Chopper drivers control the coil power by rapidly turning a drive transistor on and off. This allows for much higher power drives, but comes with it's own set of costs: In addition to the standard chopper squeal, whine or hiss which is not only annoying, but can actually cause midrange resonance issues and missed steps at specific speeds, it also introduces switching losses into the motor coil which causes the motor (instead of the driver) to heat up. As heat and magnatism don't mix well, this can lead to unexpected loss of power when the system is under load or has been operating long enough for heat to build up.
posix says: [ed: The Linistepper is a linear stepper motor driver, which does not chop power to the motor coil]
[The Linisteppers] only deficiency, it seems, is the transistor heat. I have a chopper here and a linistepper and they both run at 24v. Linistepper "sounds" sweeter and it seems it runs faster as well before stalling. This is strange as I always thought a chopper would go faster and stall higher up in the rev range....
I don't know what I like better, burning my finger on the driver board or burning my finger on the motor. Which do you prefer? P.S. it seems that once I switched to a chopper driver all that heat that used to be on linisteppers just transferred to motors themselves!
...
[ed, at this point, we find out that there was NO heatsink on the linisteppers power transisters]
Since I burned my fingers on a motor that was driven by a chopper (and that motor was actually HOTTER than linisteppers driving other motors) I have decided to stick to linisteppers. It's easier to worry about heat in one place than 3 separate locations. Went down to my local PC shop and they'll have some 2nd hand pentium II coolers with fan in by monday.
Mariss says:
Switching losses shouldn't be ignored. [For example, ] We have good in-house lab documentation on IRF540N MOSFETs because, well, they are the ones we use: The major switching loss source is intrinsic diode reverse recovery current. We use an average current of 20A for 100nS; the current waveform (measured with a Tektronix TCP202 current probe) is roughly triangular with a peak current of 50A. 20A times 80V is 1.6 kW of MOSFET dissipation for 100nS.At a 20kHz switching frequency (50uS period), the loss amounts to 3.2W per H-bridge.

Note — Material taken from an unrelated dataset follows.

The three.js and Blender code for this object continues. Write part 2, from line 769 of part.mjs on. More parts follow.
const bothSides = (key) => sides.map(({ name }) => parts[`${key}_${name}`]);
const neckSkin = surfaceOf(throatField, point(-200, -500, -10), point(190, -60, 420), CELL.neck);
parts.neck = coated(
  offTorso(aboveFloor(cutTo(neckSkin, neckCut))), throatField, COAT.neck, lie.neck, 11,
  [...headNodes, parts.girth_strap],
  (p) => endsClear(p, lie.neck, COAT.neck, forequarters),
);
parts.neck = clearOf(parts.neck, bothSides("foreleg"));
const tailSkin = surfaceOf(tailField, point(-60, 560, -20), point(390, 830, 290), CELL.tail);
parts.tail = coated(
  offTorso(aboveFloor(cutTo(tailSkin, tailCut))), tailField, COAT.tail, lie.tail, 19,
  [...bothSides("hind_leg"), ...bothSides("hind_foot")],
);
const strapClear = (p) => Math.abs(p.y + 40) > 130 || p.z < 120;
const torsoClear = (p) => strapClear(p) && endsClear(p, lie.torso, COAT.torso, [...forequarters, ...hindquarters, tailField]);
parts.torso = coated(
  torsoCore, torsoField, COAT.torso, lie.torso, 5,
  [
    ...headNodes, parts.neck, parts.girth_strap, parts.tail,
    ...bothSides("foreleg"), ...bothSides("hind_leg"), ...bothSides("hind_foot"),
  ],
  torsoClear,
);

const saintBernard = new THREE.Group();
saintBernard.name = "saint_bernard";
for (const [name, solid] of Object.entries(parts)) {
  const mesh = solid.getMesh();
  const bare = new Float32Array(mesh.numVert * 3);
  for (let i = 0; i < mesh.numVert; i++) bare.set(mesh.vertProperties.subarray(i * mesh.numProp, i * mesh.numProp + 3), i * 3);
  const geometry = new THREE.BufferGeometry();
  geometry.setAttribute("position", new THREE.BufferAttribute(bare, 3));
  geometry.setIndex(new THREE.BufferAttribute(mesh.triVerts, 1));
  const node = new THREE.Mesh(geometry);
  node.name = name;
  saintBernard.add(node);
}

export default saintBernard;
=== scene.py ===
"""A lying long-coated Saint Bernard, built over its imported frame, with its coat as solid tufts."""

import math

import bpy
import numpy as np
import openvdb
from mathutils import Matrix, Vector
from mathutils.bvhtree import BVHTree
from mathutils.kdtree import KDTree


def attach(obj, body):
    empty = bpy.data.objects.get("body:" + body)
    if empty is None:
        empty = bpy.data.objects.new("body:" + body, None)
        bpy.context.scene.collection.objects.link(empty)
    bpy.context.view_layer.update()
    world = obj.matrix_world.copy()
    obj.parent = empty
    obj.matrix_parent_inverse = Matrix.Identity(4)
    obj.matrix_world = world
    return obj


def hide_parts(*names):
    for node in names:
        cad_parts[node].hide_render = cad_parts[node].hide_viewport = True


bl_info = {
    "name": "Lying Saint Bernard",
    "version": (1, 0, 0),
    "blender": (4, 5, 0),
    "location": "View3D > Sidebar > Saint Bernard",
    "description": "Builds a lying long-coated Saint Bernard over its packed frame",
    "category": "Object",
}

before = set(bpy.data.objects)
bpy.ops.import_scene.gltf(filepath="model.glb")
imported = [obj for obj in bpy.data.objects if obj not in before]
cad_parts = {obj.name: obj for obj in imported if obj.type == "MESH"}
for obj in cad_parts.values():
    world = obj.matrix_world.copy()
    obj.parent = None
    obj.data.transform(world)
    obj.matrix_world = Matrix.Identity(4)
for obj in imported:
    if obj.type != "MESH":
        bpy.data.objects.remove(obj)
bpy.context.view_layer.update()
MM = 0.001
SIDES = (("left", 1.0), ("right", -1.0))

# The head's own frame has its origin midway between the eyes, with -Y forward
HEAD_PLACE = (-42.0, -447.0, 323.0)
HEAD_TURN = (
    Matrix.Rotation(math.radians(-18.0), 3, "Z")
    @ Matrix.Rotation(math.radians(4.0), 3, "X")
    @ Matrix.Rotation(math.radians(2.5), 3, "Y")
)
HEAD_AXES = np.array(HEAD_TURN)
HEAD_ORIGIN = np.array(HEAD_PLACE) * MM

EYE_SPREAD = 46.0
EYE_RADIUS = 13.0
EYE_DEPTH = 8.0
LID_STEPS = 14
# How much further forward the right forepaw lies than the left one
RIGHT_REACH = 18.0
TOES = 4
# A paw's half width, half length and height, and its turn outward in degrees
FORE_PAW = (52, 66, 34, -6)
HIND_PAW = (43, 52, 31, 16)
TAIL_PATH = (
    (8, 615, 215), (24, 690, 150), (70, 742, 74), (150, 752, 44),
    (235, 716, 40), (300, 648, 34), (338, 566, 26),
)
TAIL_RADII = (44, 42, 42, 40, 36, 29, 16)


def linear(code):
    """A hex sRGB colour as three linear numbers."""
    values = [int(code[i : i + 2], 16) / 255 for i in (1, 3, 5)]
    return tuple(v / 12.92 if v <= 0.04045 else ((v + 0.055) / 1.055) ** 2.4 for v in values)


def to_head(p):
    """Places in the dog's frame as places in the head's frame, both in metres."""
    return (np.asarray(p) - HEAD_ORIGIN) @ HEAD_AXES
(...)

If we used only the I squared R value, the loss per H-bridge would only 3.1W typical at 7A and 25C. Add switching losses and the total becomes 6.3W per bridge at 7A and 80V.

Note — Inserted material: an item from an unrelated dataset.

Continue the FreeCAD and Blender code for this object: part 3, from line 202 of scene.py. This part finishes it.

There is a way of measuring total losses (switching + conductance) in drive without using expensive lab equipment. All you need is a good multimeter, a power supply and a pair of 1mH ferrite-core chokes.
1) Substitute the chokes for a motor; the chokes must be ferrite-core and rated for the current you intend to use. Mine look like something a mad bomber would use; 7 150uH 10A ferrite-core chokes wired in series and taped together with electrical tape.

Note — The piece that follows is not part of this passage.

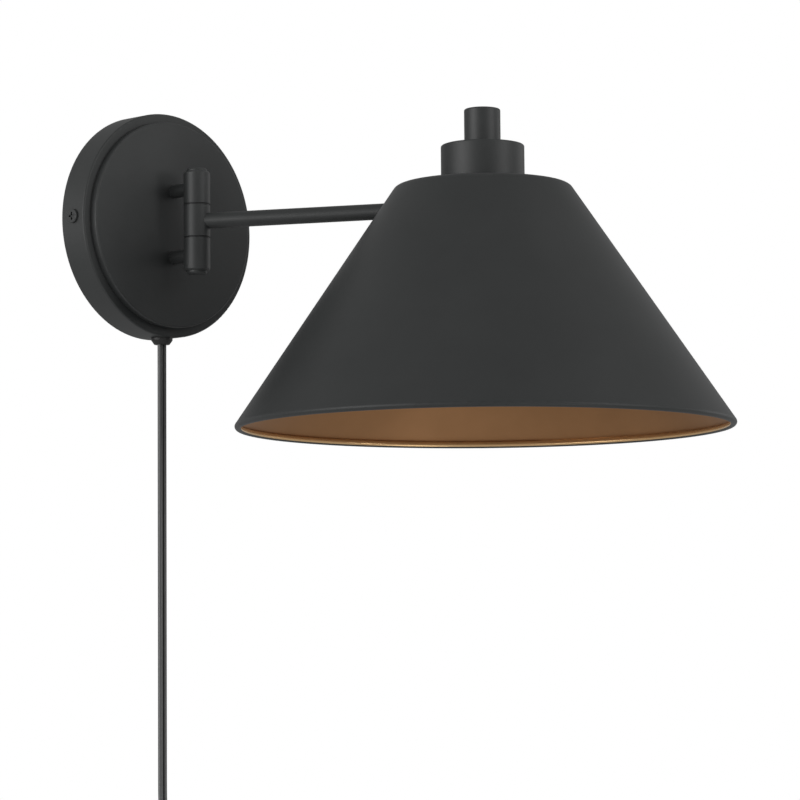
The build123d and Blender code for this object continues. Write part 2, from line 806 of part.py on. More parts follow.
tie_way = Vector(math.cos(math.radians(tie_angle)), 0, math.sin(math.radians(tie_angle)))
tie_plane = Plane(
    Vector(0, -cord_out, coil_centre) + tie_way * coil_radius,
    x_dir=tie_way,
    z_dir=(tie_way.Z, 0, -tie_way.X),
)
with BuildPart() as cord_tie:
    with BuildSketch(tie_plane):
        inner_depth = bundle_depth + 2 * tie_gap
        inner_width = bundle_width + 2 * tie_gap
        RectangleRounded(inner_depth + 2 * tie_wall, inner_width + 2 * tie_wall, coil_round + tie_wall)
        RectangleRounded(inner_depth, inner_width, coil_round, mode=Mode.SUBTRACT)
    extrude(amount=tie_width / 2, both=True)
cord_tie.part.label = "cord_tie"
export_step(cord_tie.part, "parts/cord_tie.step")

plug_plane = Plane((tail_side, -cord_out, plug_top), x_dir=(1, 0, 0), z_dir=(0, 0, -1))
blades_plane = plug_plane.offset(plug_neck_length + plug_length)
blade_places = (
    (-blade_spacing / 2, blade_width),
    (blade_spacing / 2, wide_blade_width),
)

with BuildPart() as plug_body:
    with BuildSketch(plug_plane):
        RectangleRounded(plug_neck_width, plug_neck_thickness, plug_neck_thickness / 2.1)
    with BuildSketch(plug_plane.offset(plug_neck_length)):
        RectangleRounded(plug_width - 2 * plug_round, plug_thickness - 2 * plug_round, plug_round)
    loft()
    with BuildSketch(plug_plane.offset(plug_neck_length)):
        RectangleRounded(plug_width, plug_thickness, plug_round)
    extrude(amount=plug_length)
    fillet(plug_body.edges().group_by(Axis.Z)[0], plug_edge_round)
    with BuildSketch(blades_plane):
        for place, width in blade_places:
            with Locations((place, 0)):
                Rectangle(blade_wall + 2 * press_gap, width + 2 * press_gap)
    extrude(amount=-blade_root, mode=Mode.SUBTRACT)
plug_body.part.label = "plug_body"
export_step(plug_body.part, "parts/plug_body.step")

with BuildPart() as plug_blades:
    with BuildSketch(blades_plane.offset(-blade_root)):
        for place, width in blade_places:
            with Locations((place, 0)):
                Rectangle(blade_wall, width)
    extrude(amount=blade_root + blade_length)
    tips = plug_blades.edges().group_by(Axis.Z)[0].filter_by(Axis.X)
    chamfer(tips, blade_tip, blade_tip / 2)
    with BuildSketch(Plane.YZ.offset(tail_side)):
        with Locations((-cord_out, blades_plane.origin.Z - blade_hole_drop)):
            Circle(blade_hole_radius)
    extrude(amount=blade_spacing, both=True, mode=Mode.SUBTRACT)
plug_blades.part.label = "plug_blades"
export_step(plug_blades.part, "parts/plug_blades.step")

# The free cord has no bend outside its coil.
turn_length = 2 * math.pi * coil_radius
straight_volume = power_cord.part.volume + cord_tail.part.volume
section_area = (cord_width - cord_thickness) * cord_thickness + math.pi * cord_thickness**2 / 4
print("cord bends outside the coil: none; middle radius of a turn:", coil_radius)
print("straight cord length by volume:", round(straight_volume / section_area, 1))
print("hanging run:", round(flange_bottom - coil_top, 1), "turn length:", round(turn_length, 1))
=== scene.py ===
import bpy
import json
import math
from mathutils import Matrix, Vector

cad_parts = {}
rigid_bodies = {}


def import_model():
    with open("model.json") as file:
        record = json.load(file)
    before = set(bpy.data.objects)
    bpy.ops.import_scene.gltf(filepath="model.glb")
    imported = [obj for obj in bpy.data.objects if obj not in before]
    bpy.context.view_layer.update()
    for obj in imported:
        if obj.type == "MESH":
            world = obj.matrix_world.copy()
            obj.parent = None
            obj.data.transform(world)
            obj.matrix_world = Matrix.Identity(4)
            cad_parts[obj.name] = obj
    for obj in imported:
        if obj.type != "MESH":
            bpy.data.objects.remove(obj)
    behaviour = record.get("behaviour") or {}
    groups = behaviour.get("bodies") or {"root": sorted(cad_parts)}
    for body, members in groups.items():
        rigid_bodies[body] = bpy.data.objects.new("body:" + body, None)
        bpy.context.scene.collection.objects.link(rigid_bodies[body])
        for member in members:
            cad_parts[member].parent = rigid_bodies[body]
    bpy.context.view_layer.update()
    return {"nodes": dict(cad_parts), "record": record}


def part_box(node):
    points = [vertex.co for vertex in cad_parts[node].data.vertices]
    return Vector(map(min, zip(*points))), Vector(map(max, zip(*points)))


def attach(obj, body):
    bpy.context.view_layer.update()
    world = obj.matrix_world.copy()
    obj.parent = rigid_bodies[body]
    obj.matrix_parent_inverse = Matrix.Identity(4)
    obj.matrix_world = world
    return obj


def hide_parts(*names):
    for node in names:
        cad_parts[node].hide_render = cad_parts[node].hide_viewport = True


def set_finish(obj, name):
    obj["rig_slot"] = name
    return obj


# Swing arm wall sconce with a cone shade and a plug-in cord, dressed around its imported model.
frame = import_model()
scene = bpy.context.scene
mm = 0.001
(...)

2) Set the multimeter to DC Amps and put in series from the power supply to the drive.
3) Set the drive to zero Amps per phase and run it at the equivalent of about 1 rev per second. Write down the current the meter indicates. That will be the drive's quiescent current.
4) Set the drive to maximum Amps per phase. Measure the current again and subtract the quiescent current reading from the new measurement. Multiply the result by your power supply voltage to get your drive's losses (switching and conductance) in Watts. I'll guarantee it will be significantly higher than the calculated I squared R loss.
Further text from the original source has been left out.